>> START GIVEN INFORMATION
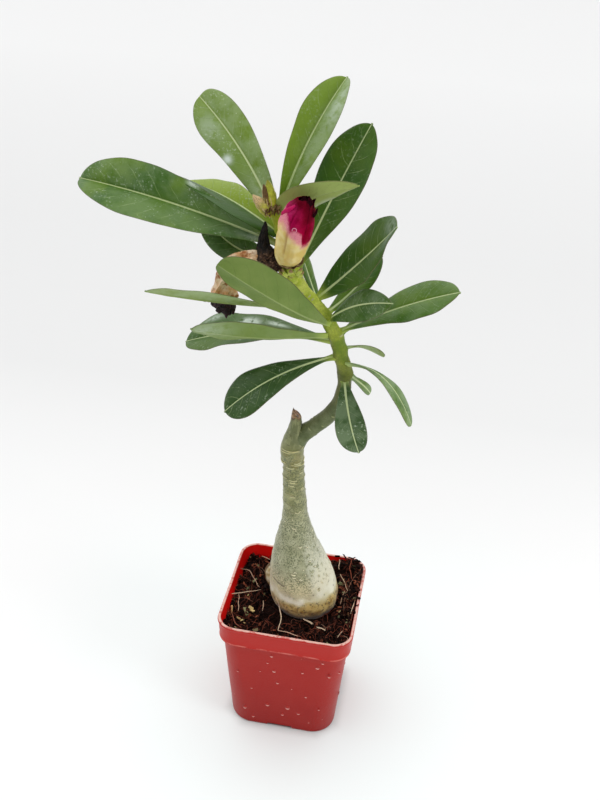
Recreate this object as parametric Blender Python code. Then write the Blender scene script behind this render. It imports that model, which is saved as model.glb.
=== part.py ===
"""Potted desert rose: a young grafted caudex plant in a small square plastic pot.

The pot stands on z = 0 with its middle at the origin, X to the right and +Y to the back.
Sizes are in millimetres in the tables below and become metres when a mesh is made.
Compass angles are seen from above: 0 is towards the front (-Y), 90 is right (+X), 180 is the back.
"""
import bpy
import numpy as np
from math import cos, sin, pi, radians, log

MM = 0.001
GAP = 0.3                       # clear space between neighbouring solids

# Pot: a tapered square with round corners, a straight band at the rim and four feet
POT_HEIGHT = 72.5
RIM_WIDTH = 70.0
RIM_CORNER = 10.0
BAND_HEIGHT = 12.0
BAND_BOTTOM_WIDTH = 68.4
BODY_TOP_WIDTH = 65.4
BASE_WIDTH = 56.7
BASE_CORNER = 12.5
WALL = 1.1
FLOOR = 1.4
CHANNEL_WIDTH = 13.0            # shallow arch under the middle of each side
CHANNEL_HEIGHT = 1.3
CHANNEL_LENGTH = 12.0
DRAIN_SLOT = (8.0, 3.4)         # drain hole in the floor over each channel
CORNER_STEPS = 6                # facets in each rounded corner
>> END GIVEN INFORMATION
• [WORK TO DO]:
Extract the complete listing above, reproducing each line exactly.

• [EXERCISE SOLUTION]:
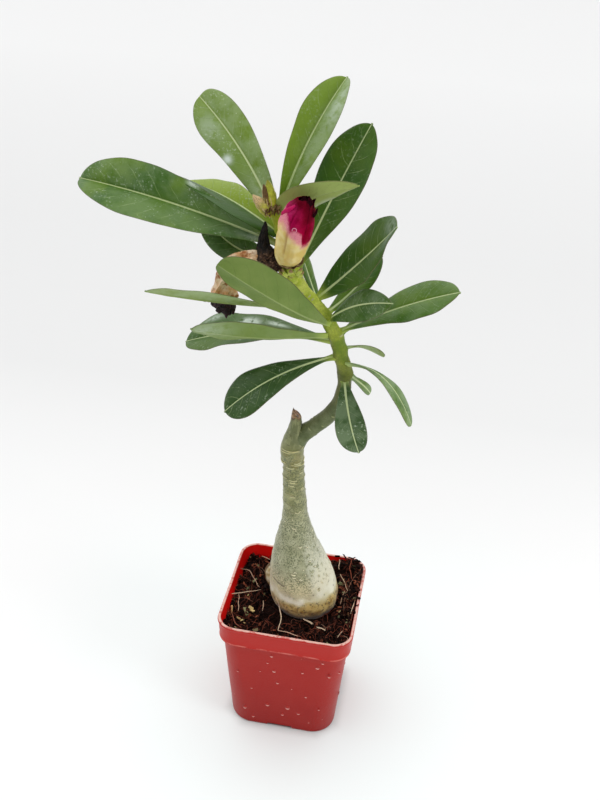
Recreate this object as parametric Blender Python code. Then write the Blender scene script behind this render. It imports that model, which is saved as model.glb.
=== part.py ===
"""Potted desert rose: a young grafted caudex plant in a small square plastic pot.

The pot stands on z = 0 with its middle at the origin, X to the right and +Y to the back.
Sizes are in millimetres in the tables below and become metres when a mesh is made.
Compass angles are seen from above: 0 is towards the front (-Y), 90 is right (+X), 180 is the back.
"""
import bpy
import numpy as np
from math import cos, sin, pi, radians, log

MM = 0.001
GAP = 0.3                       # clear space between neighbouring solids

# Pot: a tapered square with round corners, a straight band at the rim and four feet
POT_HEIGHT = 72.5
RIM_WIDTH = 70.0
RIM_CORNER = 10.0
BAND_HEIGHT = 12.0
BAND_BOTTOM_WIDTH = 68.4
BODY_TOP_WIDTH = 65.4
BASE_WIDTH = 56.7
BASE_CORNER = 12.5
WALL = 1.1
FLOOR = 1.4
CHANNEL_WIDTH = 13.0            # shallow arch under the middle of each side
CHANNEL_HEIGHT = 1.3
CHANNEL_LENGTH = 12.0
DRAIN_SLOT = (8.0, 3.4)         # drain hole in the floor over each channel
CORNER_STEPS = 6                # facets in each rounded corner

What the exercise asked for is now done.